This project is focused on creating a Machine Learning (ML) model to predict sale prices of real estate properties in Belgium. The project is divided into four stages: data collection, data analysis, machine learning model creation and API deployment. The first stage of the project which consisted on building the dataset using a scraper can be viewed here.
The API was deployed and can be accessed at https://belgian-real-estate-price-prediction-api.onrender.com/
This stage involved collecting the real estate data using a web scraper. The collected data was then cleaned to improve the accuracy of the analysis. The data cleaning process included the following steps:
- Removing parameters that were irrelevant, contained constant values, or had a small sample size.
- Removing rows that contained missing values on important parameters such as price or netHabitableSurface.
- Removing duplicate rows based on matching latitude, longitude, price, street, postalCode, and number.
- Imputing missing values for certain parameters.
The second stage focused on exploring the dataset through data visualization. Price correlations and price distributions across different regions of Belgium were analyzed after removing outliers. The visualizations and their interpretations can be found in the notebook data_analysis.ipynb
.
During the third stage of the project, two types of machine learning models were implemented to predict property prices: Linear Regression and XGBoost and each were tested their performances with different sets of features. After testing, we created a pipeline. The steps involved in this stage are as follows:
-
Data Splitting: The dataset is split into training and testing datasets for model evaluation. The data is also split based on the type of property (House or Apartment).
-
Feature Scaling: The numerical features in the dataset are scaled using Min-Max Scaler to ensure that all features have the same scale, which improves the performance of the models.
-
Feature encoding: The categorical features in the dataset are encoded using a one-hot (aka ‘one-of-K’ or ‘dummy’) encoding scheme. This creates a binary column for each category and returns a sparse matrix. This encoding is needed for feeding categorical data to the model as the model used only accepts numerical values.
-
Model Training: A Linear Regression model and an XGBoost model was trained on the training data.
-
Model Evaluation: The performance of our models were evaluated on the testing data using Mean Squared Error (MSE) and the model score (R^2). The XGBoost model was selected based on it's superior performances compared to the Linear Regression model.
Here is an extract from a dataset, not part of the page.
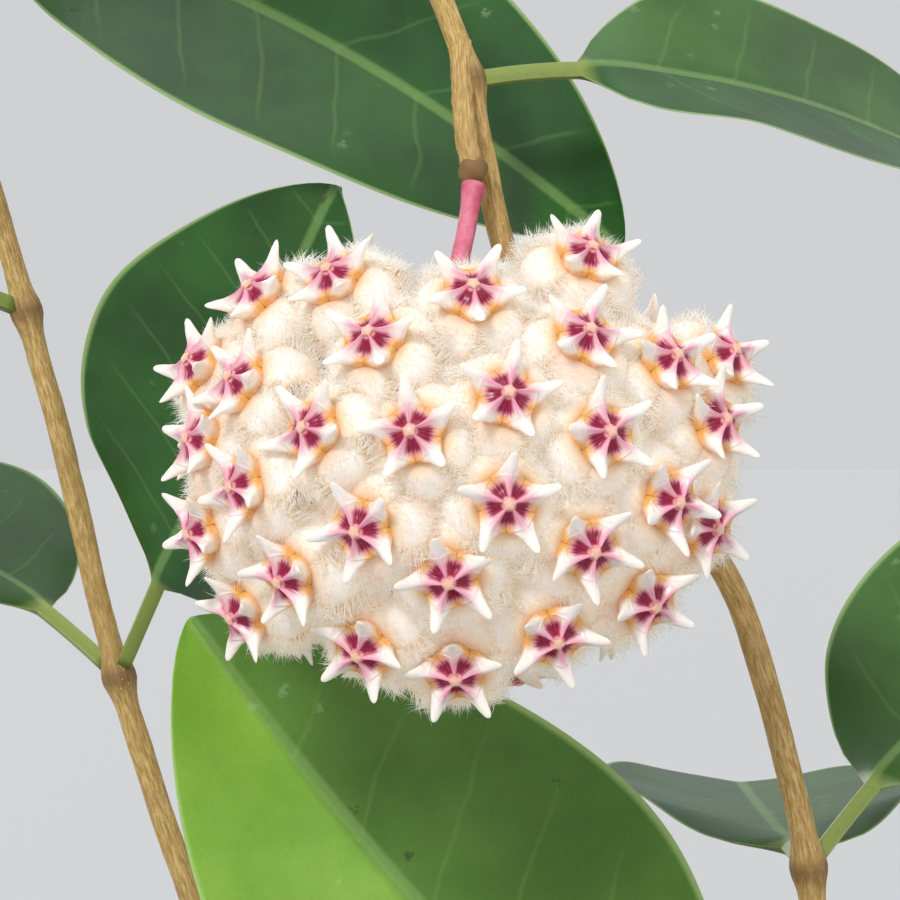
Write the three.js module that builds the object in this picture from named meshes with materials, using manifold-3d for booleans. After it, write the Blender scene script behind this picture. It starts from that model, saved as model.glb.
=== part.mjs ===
import * as THREE from 'three';
import { mergeVertices } from 'three/addons/utils/BufferGeometryUtils.js';
import Module from 'manifold-3d';

const wasm = await Module();
wasm.setup();

// A hoya in a clay pot, with one open head of fringed star flowers.
// Millimetres, +Z up. The origin is the middle of the pot's foot, and the flower head looks along -Y.

// Pot and soil
const potHeight = 100;
const potFootRadius = 39;
const potNeckRadius = 51;
const potCollarRadius = 57;
const potCollarHeight = 22;
const potWall = 5;
const potFloor = 8;
const potEdge = 1.5;
const potFacets = 24;
const drainHoleRadius = 3.5;
const drainHoleRing = 22;
const drainHoleCount = 3;
const soilTop = 87;
const soilRelief = 1.4;
const soilRings = 4;
const seatGap = 0.3;
const stemHoleDepth = 27;

// Stems
const stemRadius = 1.7;
const spurRadius = 1.2;
const stemSides = 7;
const knotRadius = 2.3;
const knotStretch = 1.3;
const spurKnotRadius = 1.7;
const peduncleRadius = 1.15;

// The head: half sizes of the ball on which the flowers stand, and its middle
const headCentre = new THREE.Vector3(-6, -24, 196);
const headHalfWidth = 34;
const headHalfHeight = 29;
const headHalfDepth = 31;
const hubOffset = new THREE.Vector3(0, 3, 4);
const hubRadius = 2.8;
const stalkRadius = 0.55;
const stalkSides = 5;
const stalkSeat = 4.6;

// The picture: the head's middle, the real size of a pixel there, and how far off the eye was
const headPixelX = 455;
const headPixelY = 462;
const pixelSize = 0.11;
const eyeDistance = 330;
const leastRise = 0.26;

// How far a front flower turns aside and nods, in degrees: the most, and the way from the middle that eases it
const turnLeft = { most: 75, ease: 25 };
const turnRight = { most: 80, ease: 45 };
const nodUp = { least: 5, most: 45, ease: 20 };

// Flowers seen from the front: middle of the star across and down in pixels, angle of one lobe
const frontStars = [
  [593, 245, 87], [326, 267, 77], [248, 284, 50], [473, 283, 56], [367, 330, 71],
  [591, 327, 77], [186, 358, 88], [228, 375, 60], [678, 353, 111], [736, 349, 105],
  [509, 390, 79], [301, 426, 122], [409, 429, 97], [611, 430, 107], [727, 418, 99],
  [186, 437, 84], [229, 486, 114], [509, 503, 88], [680, 502, 63], [719, 529, 43],
  [187, 534, 77], [354, 531, 114], [595, 552, 56], [277, 582, 161], [448, 583, 110],
  [656, 607, 42], [230, 619, 112], [356, 656, 79], [455, 680, 97], [558, 643, 147],
];

// Flowers behind them: an open ring that leaves room for the stalk of the head
const rearStarCount = 12;
const rearRingStart = 117;
const rearRingSpan = 306;
const rearRingPolar = 95;
const rearRingShrink = 0.87;
const rearTurnStep = 135;
const rearNod = 0.95;

// One flower. Heights are measured from the plane of the star's ridges.
const lobeCount = 5;
const starRadius = 5.4;
const starTipRise = 0.9;
const starLobeRise = 0.3;
const starLobeHalfWidth = 0.75;
const starLobeWidest = 4.2;
const starFootRadius = 3;
const starFoot = -1.7;
const corollaTop = -2;
const corollaBack = -5.4;
const corollaShoulder = { lobe: [5.1, -2.9], sinus: [4.5, -3.2] };
const corollaBelly = { lobe: [5.7, -5.4], flank: [5.2, -5.7, 24], sinus: [3.2, -5.0] };
const corollaTips = { lobe: [4.3, -8.3], sinus: [2.2, -5.6] };

// Routes of the stems, from inside the soil to the growing tip
const mainStemRoute = [
  [33, 12, 61], [33, 12, 76], [33, 11.6, 91], [37, 6, 118], [36, 0, 146], [29.8, -4, 171.7],
  [25.8, -4.4, 182.2], [11.5, -4.4, 202], [0.4, -4, 219.3], [-2.7, -4, 232.4], [-6, -3, 246],
  [-14, 0, 262], [-27, 2, 272],
];
const sideStemRoute = [
  [-23, 20, 61], [-23, 20, 76], [-23.6, 20.3, 91], [-34, 26, 125], [-48, 30, 165], [-58, 30, 205],
  [-68, 27, 240], [-79, 24, 268],
];
const spurRoute = [[-5.2, -3.2, 245], [-5.1, -5.8, 238], [-4.7, -7.4, 233.5], [-3.9, -8, 229.6]];
const peduncleRoute = [[-3.85, -8.3, 227.9], [-4.6, -10, 223], [-5.7, -13, 217], [-6, -19.5, 202.8]];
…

If you dont have Docker installed, you can download and install it from here
To run the FastAPI server, follow these steps:
- Clone the immoweb-data-analysis repository
- Navigate to the root of the repository
- Build the Docker image:
docker build -t api_image .
- Run the Docker container:
docker run --name api_container -p 8080:80 api_image
- The FastAPI server will be accessible at
http://localhost:8080
You can interact with the API using the Swagger UI documentation. The Swagger UI is automatically generated and can be accessed from the /docs endpoint.
GET /
{
"response": "Ready!"
}
POST /predict
The POST method expects a JSON object representing the property details for which the price prediction is required. The JSON body should follow the schema described below:
{
"region": "Flanders",
"province": "Antwerp",
"district": "Antwerp",
"netHabitableSurface": 150.5,
"bedroomCount": 3,
"hasDoubleGlazing": true,
"condition": "GOOD",
"hasSwimmingPool": false,
"bathroomCount": 2,
"showerRoomCount": 1,
"parkingCountIndoor": 1,
"hasGarden": true,
"gardenSurface": 200.0,
"hasTerrace": true,
"hasLift": false,
"kitchen": "SUPER_EQUIPPED",
"latitude": 51.2194,
"longitude": 4.4025
}
If the request is successful, the API will return a JSON object containing the predicted property price:
{
"prediction": 250000,
"status_code": 200
}